Swiss Re: Unstructured and Unfettered with Underwriting Data

Editor's Note: This article is part of a larger feature piece on underwriting analytics; see Underwriting Analytics: Time for Action for more.

“For us, big data has quite a different flavor,” says Swiss Re’s Riccardo Baron, big data and smart analytics lead for the Americas. As a reinsurer, Swiss Re typically doesn’t have direct access to typical customer/consumer data, he says, but analytics technology is critical to the company’s underwriting of large and complex treaties, he explains: “On top of using analytics to understand the risks our clients give us, it also adds value in that it creates access to end-consumer data, needs and behaviors, and to brings it into our b-to-b business.”

Baron says his group is focused on monetization with two different areas of interest: evolutionary topics, where the goal is to increase operational efficiencies, and transformation. “This has to do with real disruption in our business, to the point that they could require a business model change,” Baron says. For example, machine learning and cognitive computing, Baron says, now are used to support underwriters in their decision-making process pertaining to risk, and loss estimation.

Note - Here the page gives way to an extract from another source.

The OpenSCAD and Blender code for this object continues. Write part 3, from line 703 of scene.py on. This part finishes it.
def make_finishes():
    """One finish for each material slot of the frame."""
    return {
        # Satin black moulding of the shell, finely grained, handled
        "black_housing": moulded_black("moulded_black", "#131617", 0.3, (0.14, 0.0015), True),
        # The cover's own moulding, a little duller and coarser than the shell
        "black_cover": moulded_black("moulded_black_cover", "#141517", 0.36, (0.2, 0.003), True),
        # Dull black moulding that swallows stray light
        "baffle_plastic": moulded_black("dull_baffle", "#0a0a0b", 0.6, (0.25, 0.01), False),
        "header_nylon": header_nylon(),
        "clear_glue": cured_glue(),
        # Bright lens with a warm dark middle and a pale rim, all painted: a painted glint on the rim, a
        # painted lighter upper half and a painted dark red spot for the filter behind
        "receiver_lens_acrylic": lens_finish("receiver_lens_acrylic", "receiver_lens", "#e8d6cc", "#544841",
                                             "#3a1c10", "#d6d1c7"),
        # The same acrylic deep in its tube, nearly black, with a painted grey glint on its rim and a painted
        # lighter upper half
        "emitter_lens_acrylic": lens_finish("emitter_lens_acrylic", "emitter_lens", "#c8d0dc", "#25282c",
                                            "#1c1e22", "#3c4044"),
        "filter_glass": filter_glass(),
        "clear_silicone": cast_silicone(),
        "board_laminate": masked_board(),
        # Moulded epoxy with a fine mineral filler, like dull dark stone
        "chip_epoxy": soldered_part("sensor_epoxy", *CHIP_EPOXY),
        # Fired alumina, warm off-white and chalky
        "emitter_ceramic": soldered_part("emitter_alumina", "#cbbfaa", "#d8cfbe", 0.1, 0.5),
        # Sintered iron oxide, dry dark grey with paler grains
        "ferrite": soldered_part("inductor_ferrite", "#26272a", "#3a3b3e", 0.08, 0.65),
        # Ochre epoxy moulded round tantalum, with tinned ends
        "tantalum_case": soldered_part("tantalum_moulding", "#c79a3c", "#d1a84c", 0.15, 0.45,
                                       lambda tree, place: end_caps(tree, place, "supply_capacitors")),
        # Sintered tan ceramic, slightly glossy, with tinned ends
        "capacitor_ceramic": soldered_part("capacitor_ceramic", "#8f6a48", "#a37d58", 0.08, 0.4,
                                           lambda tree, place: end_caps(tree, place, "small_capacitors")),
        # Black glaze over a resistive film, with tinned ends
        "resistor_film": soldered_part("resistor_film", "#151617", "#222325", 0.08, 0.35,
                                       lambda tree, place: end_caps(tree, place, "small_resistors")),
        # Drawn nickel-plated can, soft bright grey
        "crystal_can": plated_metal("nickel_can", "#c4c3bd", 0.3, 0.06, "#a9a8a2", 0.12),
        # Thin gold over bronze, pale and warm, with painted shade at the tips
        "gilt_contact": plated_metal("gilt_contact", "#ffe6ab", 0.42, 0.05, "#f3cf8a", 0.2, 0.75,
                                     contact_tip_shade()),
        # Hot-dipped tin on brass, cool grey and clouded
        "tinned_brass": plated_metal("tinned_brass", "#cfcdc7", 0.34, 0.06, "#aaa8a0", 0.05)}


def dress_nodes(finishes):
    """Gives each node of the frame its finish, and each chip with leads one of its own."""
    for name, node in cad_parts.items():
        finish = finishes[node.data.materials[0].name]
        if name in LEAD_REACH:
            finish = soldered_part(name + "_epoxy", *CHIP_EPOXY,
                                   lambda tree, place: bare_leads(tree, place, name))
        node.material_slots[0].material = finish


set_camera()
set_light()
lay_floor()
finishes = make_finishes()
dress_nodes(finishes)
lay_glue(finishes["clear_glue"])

“In our business, 90% of the data is unstructured, and has always been unstructured, particularly in the legal treaties. Big data and analytics can help streamline the huge amount of text we process everyday. But this is just the process improvement," he says. "What we actually aim at is giving the underwriter better use for this data. We’ll allow them to take into account data that is not being considered and inform the writer of differences in taking a decision vs. another decision for scenario modeling.”

When those technologies were showcased internally, the older generation of underwriters was skeptical, Baron says. “The people in underwriting at my company are extremely risk-adverse, but this perception that you can eliminate an underwriting department in a company like Swiss Re is definitely not realistic. It might help reduce the more routine and boring work that the underwriters do, and it should actually empower them in a way.